Terry and Para Leveling Raised Peony Bed
Tractor and trucks did most of the heavy lifting involved in this re-do. Peonies were transplanted as fast as new sections of the bed were ready, as seen in the photo above; Peonies with foliage pruned back are spaced on 24 inch centers and watered in. Peonies must be planted at the correct depth; Too deep or too shallow means no blooms.

New Border Peony Garden Outlined in Landscape Paint
The orange paint line marks the new south edge of the Peony Garden, about 6 feet in from the previous border. The lost garden space was recouped by adding onto the west side of the bed (photo below).

Extending the Garden Bed
The west side of the Peony Garden was extended as shown above to keep the total garden bed area about the same, or slightly larger than before. Staff and volunteers removed all the plants within a few hours of fast work. The large shrub in the foreground is one of several relocated to other shrub beds.

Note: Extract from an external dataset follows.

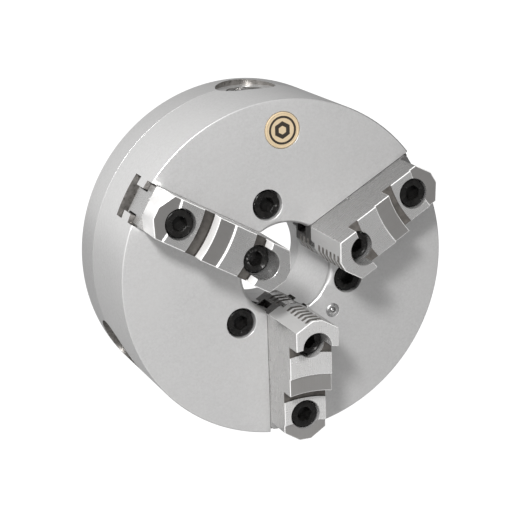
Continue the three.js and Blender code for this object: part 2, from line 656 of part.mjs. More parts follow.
function jawScrewHoles() {
  const inner = capScrewHole(M10, JAW_HEAD_GAP, INNER_SCREW_LENGTH, INNER_SCREW_SINK + CUT_OVERRUN);
  const outer = capScrewHole(M10, JAW_HEAD_GAP, OUTER_SCREW_LENGTH, 2 * STEP_HEIGHT + CUT_OVERRUN);
  return [
    inner.translate([JAW_SCREW_INNER_RADIUS, 0, INNER_HEAD_TOP]),
    outer.translate([JAW_SCREW_OUTER_RADIUS, 0, OUTER_HEAD_TOP]),
  ];
}

function baseJaw(index) {
  const half = BASE_JAW_WIDTH / 2;
  const waist = BASE_JAW_WAIST / 2;
  const start = BASE_JAW_TIP - CUT_OVERRUN;
  const end = BASE_JAW_END + CUT_OVERRUN;
  const plan = jawPlan(
    BASE_JAW_TIP,
    BASE_JAW_END,
    BASE_JAW_WIDTH,
    BASE_JAW_WIDTH - 2 * BASE_JAW_END_CHAMFER,
    BASE_JAW_END_CHAMFER,
  );
  const blank = prism(plan, JAW_BACK, BASE_JAW_TOP + KEY_HEIGHT);
  const keySides = [-1, 1].map((side) => {
    const edges = [(side * KEY_WIDTH) / 2, side * (half + SIDE_OVERRUN)].sort((a, b) => a - b);
    return block([start, edges[0], BASE_JAW_TOP], [end, edges[1], BASE_JAW_TOP + KEY_HEIGHT + CUT_OVERRUN]);
  });
  const guideGrooves = [-1, 1].map((side) => {
    const edges = [side * waist, side * (half + SIDE_OVERRUN)].sort((a, b) => a - b);
    return block([start, edges[0], RIB_BACK - RUN_GAP], [end, edges[1], RIB_FRONT + RUN_GAP]);
  });
  const crossHalf = CROSS_KEY_WIDTH / 2 + REST_GAP;
  const crossFloor = TOP_JAW_BOTTOM - CROSS_KEY_HEIGHT - REST_GAP;
  const crossSlot = block(
    [CROSS_KEY_RADIUS - crossHalf, -half - SIDE_OVERRUN, crossFloor],
    [CROSS_KEY_RADIUS + crossHalf, half + SIDE_OVERRUN, BASE_JAW_TOP + KEY_HEIGHT + CUT_OVERRUN],
  );
  return cut(
    blank,
    keySides,
    guideGrooves,
    crossSlot,
    rackGaps(index),
    jawScrewHoles(),
    serrations(BASE_JAW_TIP, BASE_JAW_TOP, BASE_SERRATION_TOP_MARGIN, BASE_SERRATION_COUNT),
  );
}

// Everything above a level between a curved riser and `outer`, which is well past the jaw's end
// unless it is given.
function stepCutter(riser, level, outer = TOP_JAW_END + RISER_CURVE) {
  const half = TOP_JAW_WIDTH / 2 + SIDE_OVERRUN;
  const inside = acrossArc(riser, RISER_CURVE, half);
  const outside = acrossArc(outer, RISER_CURVE, half);
  return prism([...outside, ...inside.reverse()], level, INNER_STEP_TOP + CUT_OVERRUN);
}

function topJaw() {
  const plan = jawPlan(TOP_JAW_TIP, TOP_JAW_END, TOP_JAW_WIDTH, OUTER_END_WIDTH, OUTER_TAPER_LENGTH);
  const keyHalf = BASE_JAW_WIDTH / 2;
  const blank = prism(plan, TOP_JAW_BOTTOM, INNER_STEP_TOP);
  const crossKey = block(
    [CROSS_KEY_RADIUS - CROSS_KEY_WIDTH / 2, -keyHalf, TOP_JAW_BOTTOM - CROSS_KEY_HEIGHT],
    [CROSS_KEY_RADIUS + CROSS_KEY_WIDTH / 2, keyHalf, TOP_JAW_BOTTOM + OVERLAP],
  );
  const keyWay = block(
    [TOP_JAW_TIP - CUT_OVERRUN, -KEY_WIDTH / 2 - REST_GAP, TOP_JAW_BOTTOM - CUT_OVERRUN],
    [TOP_JAW_END + CUT_OVERRUN, KEY_WIDTH / 2 + REST_GAP, BASE_JAW_TOP + KEY_HEIGHT + REST_GAP],
  );
  const noseHalf = TOP_JAW_WIDTH / 2 + SIDE_OVERRUN;
  const noseRelief = block(
    [TOP_JAW_TIP - CUT_OVERRUN, -noseHalf, TOP_JAW_BOTTOM - CUT_OVERRUN],
    [TOP_JAW_TIP + NOSE_RELIEF_DEPTH, noseHalf, TOP_JAW_BOTTOM + NOSE_RELIEF_HEIGHT],
  );
  const steps = [
    stepCutter(INNER_RISER_RADIUS, MIDDLE_STEP_TOP),
    stepCutter(INNER_RISER_RADIUS, MIDDLE_STEP_TOP - RELIEF_DEPTH, INNER_RISER_RADIUS + RELIEF_WIDTH),
    stepCutter(INNER_PAD_RADIUS, MIDDLE_STEP_TOP - PAD_DROP),
    stepCutter(OUTER_RISER_RADIUS, OUTER_STEP_TOP),
    stepCutter(OUTER_RISER_RADIUS, OUTER_STEP_TOP - RELIEF_DEPTH, OUTER_RISER_RADIUS + RELIEF_WIDTH),
    stepCutter(OUTER_PAD_RADIUS, OUTER_STEP_TOP - PAD_DROP),
  ];
  return cut(
    cut(blank, keyWay, noseRelief),
    steps,
    serrations(TOP_JAW_TIP, INNER_STEP_TOP, SERRATION_TOP_MARGIN, SERRATION_COUNT),
  ).add(crossKey).subtract(join(...jawScrewHoles()));
}

// ---------------------------------------------------------------- trim
function badge() {
  const top = BADGE_STAND;
  const radius = BADGE_DIAMETER / 2;
  return turned(
    [
      [0, top - BADGE_THICKNESS],
      [radius, top - BADGE_THICKNESS],
      [radius, top - BADGE_STAND],
      [radius - BADGE_STAND, top],
      [0, top],
    ],
    2 * HOLE_SEGMENTS,
  );
}

function oilerCup() {
  const radius = OILER_DIAMETER / 2;
  const mouth = OILER_MOUTH / 2;
  return turned(
    [
      [0, OILER_STAND - OILER_LENGTH],
      [radius, OILER_STAND - OILER_LENGTH],
      [radius, 0],
      [radius - OILER_STAND, OILER_STAND],
      [mouth, OILER_STAND],
      [mouth, OILER_STAND - OILER_LENGTH / 2],
      [0, OILER_STAND - OILER_LENGTH / 2],
    ],
    SMALL_SEGMENTS,
  );
}

// ---------------------------------------------------------------- scene graph
const group = new THREE.Group();
group.name = 'lathe_chuck';
const chuck = new THREE.Group();
chuck.rotation.x = Math.PI / 2;
group.add(chuck);

function piece(name, manifold, material, parent = chuck, position = [0, 0, 0]) {
  const mesh = new THREE.Mesh(geometryOf(manifold), material);
  mesh.name = name;
  mesh.position.set(...position);
  parent.add(mesh);
  return mesh;
}

function spoke(degrees) {
  const frame = new THREE.Group();
  frame.rotation.z = THREE.MathUtils.degToRad(degrees);
  chuck.add(frame);
  return frame;
}

piece('chuck_body', chuckBody(), groundSteel);
piece('back_plate', backPlate(), turnedSteel);
piece('scroll_plate', scrollPlate(), hardenedSteel);

PINION_ANGLES.forEach((angle, index) => {
  piece(`pinion_${index + 1}`, pinion(), hardenedSteel, spoke(angle));
});

JAW_ANGLES.forEach((angle, index) => {
  const frame = spoke(angle);
  const number = index + 1;
  piece(`base_jaw_${number}`, baseJaw(index), jawSteel, frame);
  piece(`top_jaw_${number}`, topJaw(), jawSteel, frame);
  const inner = capScrew(M10, INNER_SCREW_LENGTH);
  piece(`jaw_screw_inner_${number}`, inner, blackOxide, frame, [JAW_SCREW_INNER_RADIUS, 0, INNER_HEAD_TOP]);
  const outer = capScrew(M10, OUTER_SCREW_LENGTH);
  piece(`jaw_screw_outer_${number}`, outer, blackOxide, frame, [JAW_SCREW_OUTER_RADIUS, 0, OUTER_HEAD_TOP]);
});

mountAngles.forEach((angle, index) => {
  const screw = capScrew(M10, MOUNT_SCREW_LENGTH);
  piece(`mounting_screw_${index + 1}`, screw, blackOxide, spoke(angle), [MOUNT_RADIUS, 0, MOUNT_HEAD_TOP]);
});

coverAngles.forEach((angle, index) => {
  const screw = fromBack(capScrew(M6, COVER_SCREW_LENGTH));
  piece(`cover_screw_${index + 1}`, screw, blackOxide, spoke(angle), [COVER_RADIUS, 0, 0]);
});

DOWEL_ANGLES.forEach((angle, index) => {
  const pin = bar(DOWEL_DIAMETER / 2, -DOWEL_LENGTH / 2, DOWEL_LENGTH / 2, SMALL_SEGMENTS);
  piece(`dowel_pin_${index + 1}`, pin, hardenedSteel, spoke(angle), [COVER_RADIUS, 0, SEAM_DEPTH]);
});

piece('badge', badge(), badgeEnamel, spoke(BADGE_ANGLE), [BADGE_RADIUS, 0, BODY_DEPTH]);

const oilerFrame = spoke(OILER_ANGLE);
piece('oiler_cup', oilerCup(), zincPlate, oilerFrame, [OILER_RADIUS, 0, BODY_DEPTH]);
const ball = solid(new THREE.SphereGeometry(OILER_BALL_DIAMETER / 2, SMALL_SEGMENTS, SMALL_SEGMENTS / 2));
const ballDepth = BODY_DEPTH + OILER_STAND - OILER_LENGTH / 2 + OILER_BALL_DIAMETER / 2 + REST_GAP;
piece('oiler_ball', ball, zincPlate, oilerFrame, [OILER_RADIUS, 0, ballDepth]);

export default group;
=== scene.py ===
# %% [markdown]
# This lesson dresses a packed three-jaw lathe chuck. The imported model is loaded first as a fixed
# frame, with every piece at its true place. Each cell below makes one piece or one finish.

# %% Load the frame
import json
import math

import bpy
from mathutils import Matrix, Vector

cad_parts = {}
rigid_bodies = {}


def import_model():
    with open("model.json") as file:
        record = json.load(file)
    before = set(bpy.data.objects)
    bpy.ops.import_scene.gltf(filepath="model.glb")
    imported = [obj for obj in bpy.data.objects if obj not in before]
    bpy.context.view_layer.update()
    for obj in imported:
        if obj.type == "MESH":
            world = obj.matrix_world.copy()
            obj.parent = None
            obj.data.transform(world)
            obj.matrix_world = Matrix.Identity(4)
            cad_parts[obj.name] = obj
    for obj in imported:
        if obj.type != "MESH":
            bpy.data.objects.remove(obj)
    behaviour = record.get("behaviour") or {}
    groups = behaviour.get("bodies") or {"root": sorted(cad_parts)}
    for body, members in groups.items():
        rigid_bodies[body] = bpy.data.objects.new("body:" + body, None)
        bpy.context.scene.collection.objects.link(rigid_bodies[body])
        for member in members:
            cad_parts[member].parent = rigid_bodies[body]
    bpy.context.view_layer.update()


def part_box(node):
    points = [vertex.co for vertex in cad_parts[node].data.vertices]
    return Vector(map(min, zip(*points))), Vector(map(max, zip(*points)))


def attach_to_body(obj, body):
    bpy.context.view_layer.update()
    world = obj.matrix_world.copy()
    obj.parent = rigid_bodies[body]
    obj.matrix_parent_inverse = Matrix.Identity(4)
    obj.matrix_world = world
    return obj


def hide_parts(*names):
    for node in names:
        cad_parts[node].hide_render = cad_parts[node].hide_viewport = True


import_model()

# %% [markdown]
# A drawing gives sizes in millimetres: a distance out from the axis along a spoke, a distance
# across the spoke and a depth from the back. The helper turns them into Blender's metres: the
# depth runs along -Y, and the spoke at angle 0 lies along +X with its across value along +Z.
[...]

Para Kanp (foreground) Leveling New Bed
As fast as plants are being dug up, Para is already preparing the new part of the bed for receiving the transplants.
Revamped Peony Garden
David Culham supplied this photo showing the new, improved and totally redone Peony Garden. The grass in the foreground covers a large area formerly part of the bed. After the peonies were transplanted, a layer of mulch (make sure mulch does not touch stems) provides winter protection. New drip irrigation was laid among the plants.

A large, healthy iris that came from the garden center with the original peony plants has thrived at the south end of the bed; It's now in the center of the revitalized peony garden.

The bulk of the work (machinery, trucks) took place over two intensive days; The finishing touches (mulch, irrigation, hand-checking depths) took place over several weeks.

Everyone involved in this project, as well as many from the surrounding community, look forward to this popular part of the garden providing a great display next June.

Related Peony Posts: See Yellow Peony post and Peonies in Bloom.

Vandalism Peonies January 2012:

Burned Burlap Fencing BRG
Garden staff discovered vandalism that occurred the evening or night of Thursday January 5. About 30 peony plants were uprooted from the partly frozen soil and left with roots exposed. Though the peonies were replanted as soon as possible, Para does not expect them to survive. As well, burlap snow fencing on the adjacent rhodo bed was removed and burned at the base of this light pole in front of the peony bed.

To alert the community to watch for future vandalism, David Culham spoke to the Mississauga News (see story):

'[We] know police can't protect the garden at night, so we hope locals will keep their eyes peeled and report anything suspicious,' he told the News.